## Task prompt
Print out the material that follows word for word.

## Source material
--- --- ---

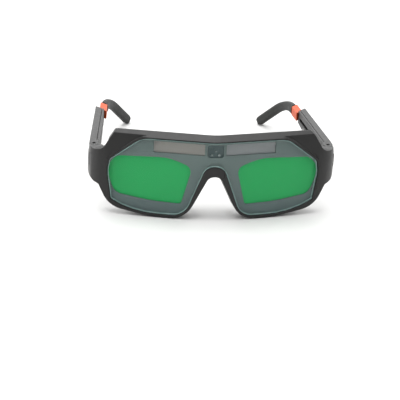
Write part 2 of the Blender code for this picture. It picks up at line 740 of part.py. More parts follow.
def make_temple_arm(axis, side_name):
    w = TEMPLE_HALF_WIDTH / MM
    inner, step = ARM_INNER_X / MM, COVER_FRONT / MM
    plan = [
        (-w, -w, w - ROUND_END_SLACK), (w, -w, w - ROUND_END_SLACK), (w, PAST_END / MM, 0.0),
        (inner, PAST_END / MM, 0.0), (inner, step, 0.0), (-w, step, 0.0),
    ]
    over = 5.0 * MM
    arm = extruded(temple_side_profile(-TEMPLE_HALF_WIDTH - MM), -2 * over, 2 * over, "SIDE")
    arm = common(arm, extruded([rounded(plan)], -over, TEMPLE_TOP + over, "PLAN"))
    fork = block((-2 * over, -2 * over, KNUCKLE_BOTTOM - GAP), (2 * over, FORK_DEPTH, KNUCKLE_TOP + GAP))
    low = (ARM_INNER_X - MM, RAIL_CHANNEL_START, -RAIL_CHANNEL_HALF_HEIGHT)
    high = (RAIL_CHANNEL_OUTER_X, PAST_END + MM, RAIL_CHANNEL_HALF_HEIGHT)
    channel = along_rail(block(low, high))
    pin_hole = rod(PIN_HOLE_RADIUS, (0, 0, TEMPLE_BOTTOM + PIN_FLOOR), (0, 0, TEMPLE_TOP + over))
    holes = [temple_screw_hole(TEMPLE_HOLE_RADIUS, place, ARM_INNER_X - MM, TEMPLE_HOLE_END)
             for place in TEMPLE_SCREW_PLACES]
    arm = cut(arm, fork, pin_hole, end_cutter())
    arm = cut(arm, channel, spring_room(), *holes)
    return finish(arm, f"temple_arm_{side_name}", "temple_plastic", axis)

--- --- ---

## Final answer
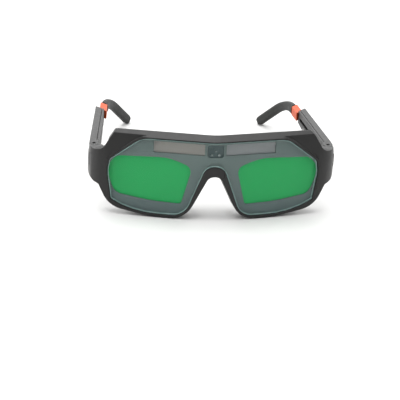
Write part 2 of the Blender code for this picture. It picks up at line 740 of part.py. More parts follow.
def make_temple_arm(axis, side_name):
    w = TEMPLE_HALF_WIDTH / MM
    inner, step = ARM_INNER_X / MM, COVER_FRONT / MM
    plan = [
        (-w, -w, w - ROUND_END_SLACK), (w, -w, w - ROUND_END_SLACK), (w, PAST_END / MM, 0.0),
        (inner, PAST_END / MM, 0.0), (inner, step, 0.0), (-w, step, 0.0),
    ]
    over = 5.0 * MM
    arm = extruded(temple_side_profile(-TEMPLE_HALF_WIDTH - MM), -2 * over, 2 * over, "SIDE")
    arm = common(arm, extruded([rounded(plan)], -over, TEMPLE_TOP + over, "PLAN"))
    fork = block((-2 * over, -2 * over, KNUCKLE_BOTTOM - GAP), (2 * over, FORK_DEPTH, KNUCKLE_TOP + GAP))
    low = (ARM_INNER_X - MM, RAIL_CHANNEL_START, -RAIL_CHANNEL_HALF_HEIGHT)
    high = (RAIL_CHANNEL_OUTER_X, PAST_END + MM, RAIL_CHANNEL_HALF_HEIGHT)
    channel = along_rail(block(low, high))
    pin_hole = rod(PIN_HOLE_RADIUS, (0, 0, TEMPLE_BOTTOM + PIN_FLOOR), (0, 0, TEMPLE_TOP + over))
    holes = [temple_screw_hole(TEMPLE_HOLE_RADIUS, place, ARM_INNER_X - MM, TEMPLE_HOLE_END)
             for place in TEMPLE_SCREW_PLACES]
    arm = cut(arm, fork, pin_hole, end_cutter())
    arm = cut(arm, channel, spring_room(), *holes)
    return finish(arm, f"temple_arm_{side_name}", "temple_plastic", axis)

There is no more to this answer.